■ Exercise objective ■
Work out how many lines hold "part". Give the number and nothing else.

■ Dataset section ■
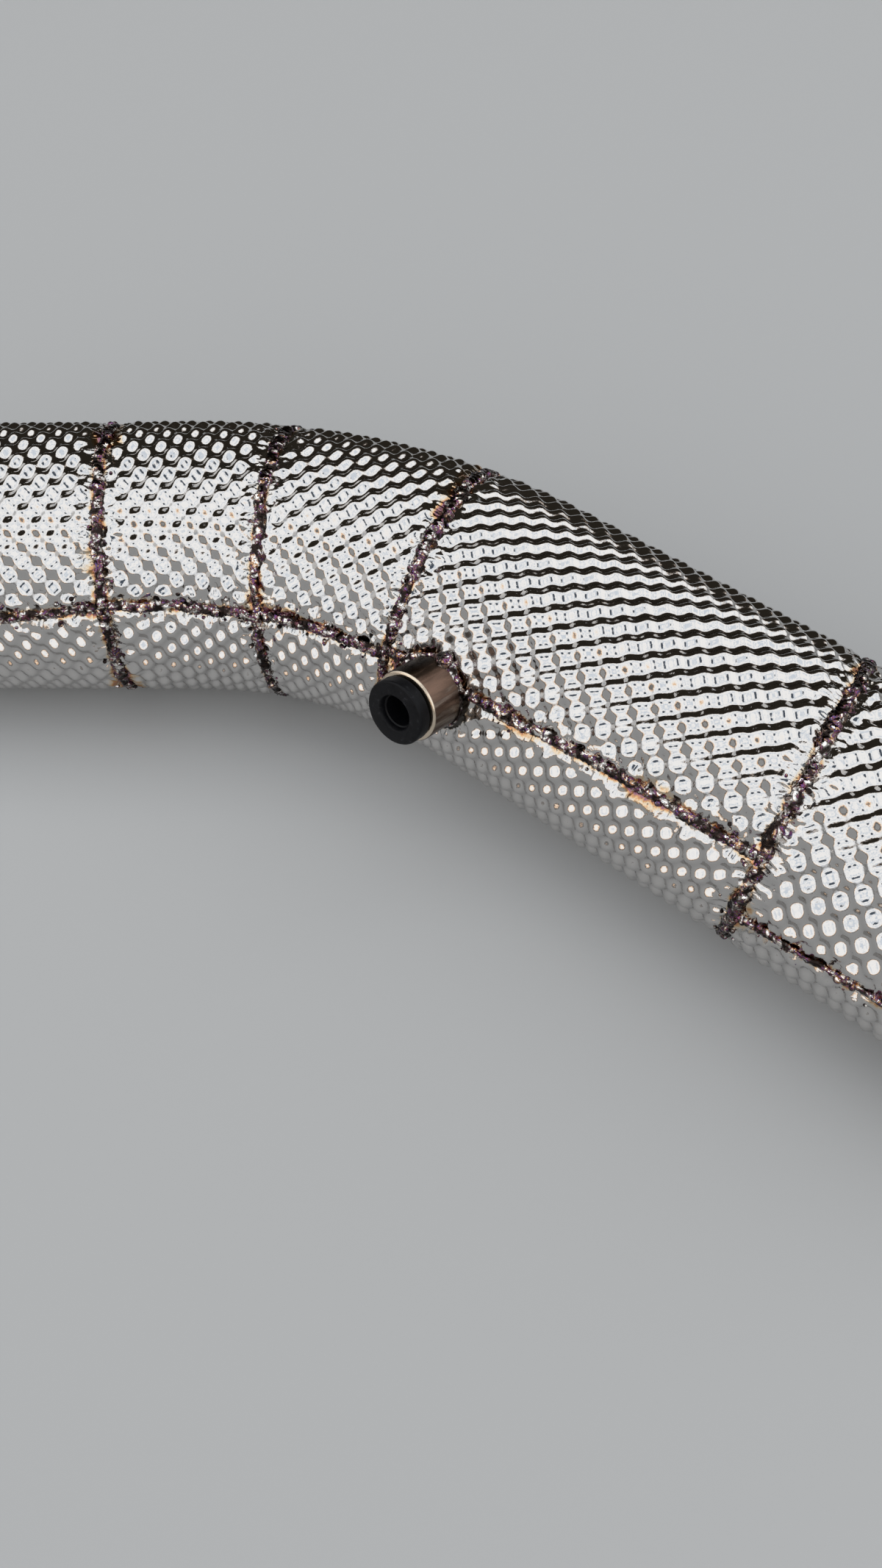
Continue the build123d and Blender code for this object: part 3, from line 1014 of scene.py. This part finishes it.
def sky():
    """Soft white light, a dark patch on the far side and a grey horizon with a warm part."""
    world = bpy.data.worlds.new("soft_studio")
    bpy.context.scene.world = world
    world.use_nodes = True
    tree = world.node_tree
    root = Value(tree, None)
    direction = Value(tree, tree.nodes.new("ShaderNodeTexCoord").outputs["Generated"])
    patch = dot(root, direction, PATCH_SIDE) - PATCH_EDGE
    rise = dot(root, direction, (0, 0, 1))
    cloud = Value(tree, root.node("ShaderNodeTexNoise", Vector=direction, Scale=5.0).outputs[0])
    clear = cloud.ramp((0.38, (0.66, 0.73, 0.82)), (0.50, (0.98, 0.99, 1.0)))
    haze = (rise + (cloud - 0.5) * 0.12).between(0.02, 0.44)
    plain = haze.ramp(
        (0.08, (0.20, 0.20, 0.20)),
        (0.50, (0.72, 0.74, 0.77)),
        (0.75, (0.95, 0.97, 1.0)),
    )
    glow = haze.ramp(
        (0.07, (0.17, 0.165, 0.16)),
        (0.17, (0.84, 0.46, 0.20)),
        (0.32, (0.98, 0.68, 0.40)),
        (0.46, (1.0, 0.95, 0.88)),
    )
    horizon = dot(root, direction, GLOW_SIDE).between(0.60, 0.92).mix(plain, glow)
    hood = dot(root, direction, HOOD_SIDE).between(0.955, 0.985)
    sky_colour = hood.mix(haze.mix(horizon, clear), HOOD_COLOUR)
    shade = Value(tree, root.node("ShaderNodeTexNoise", Vector=direction, Scale=9.0).outputs[0])
    dark = (patch + (shade - 0.5) * 0.10).between(-0.07, 0.05)
    edge = dark.ramp((0.2, (1.0, 1.0, 1.0)), (0.5, (0.72, 0.38, 0.11)), (0.8, (0.04, 0.025, 0.01)))
    colour = dark.mix(dark.mix(sky_colour, edge), PATCH_COLOUR)
    background = tree.nodes["Background"]
    tree.links.new(colour.socket, background.inputs["Color"])
    background.inputs["Strength"].default_value = SKY_STRENGTH


def camera():
    """The photograph's camera."""
    ahead, right = Vector(CAMERA_AHEAD), Vector(CAMERA_RIGHT)
    up = right.cross(ahead)
    data = bpy.data.cameras.new("camera")
    data.sensor_fit = "VERTICAL"
    data.angle_y = math.radians(FIELD_OF_VIEW)
    data.clip_start = 0.01
    eye = bpy.data.objects.new("camera", data)
    bpy.context.collection.objects.link(eye)
    turn = Matrix((right, up, -ahead)).transposed().to_4x4()
    eye.matrix_world = Matrix.Translation(CAMERA_PLACE) @ turn
    bpy.context.scene.camera = eye


def finish_cad(node, finish):
    """Gives a CAD solid that is shown its finish."""
    piece = frame["nodes"][node]
    piece.data.materials.clear()
    piece.data.materials.append(finish)


foil, weld, steel = foil_finish(), weld_finish(), tube_finish()
camera()
sky()
floor()
shield(foil)
for number in range(RING_COUNT):
    ring_bead(number, weld)
for number in range(1, RING_COUNT):
    for side in ("inner", "outer"):
        seam_bead(number, side, weld)
bung_bead(weld)
bung_piece(bung_finish())
plug_piece(rubber_finish())
spatter(weld)
for node in STEEL_NODES:
    finish_cad(node, steel)
for node in WELD_NODES:
    finish_cad(node, weld)
fibre = fibre_finish()
for number in range(1, RING_COUNT):
    blanket(number, fibre)

bpy.context.scene.view_settings.view_transform = "Standard"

■ Correct answer ■
2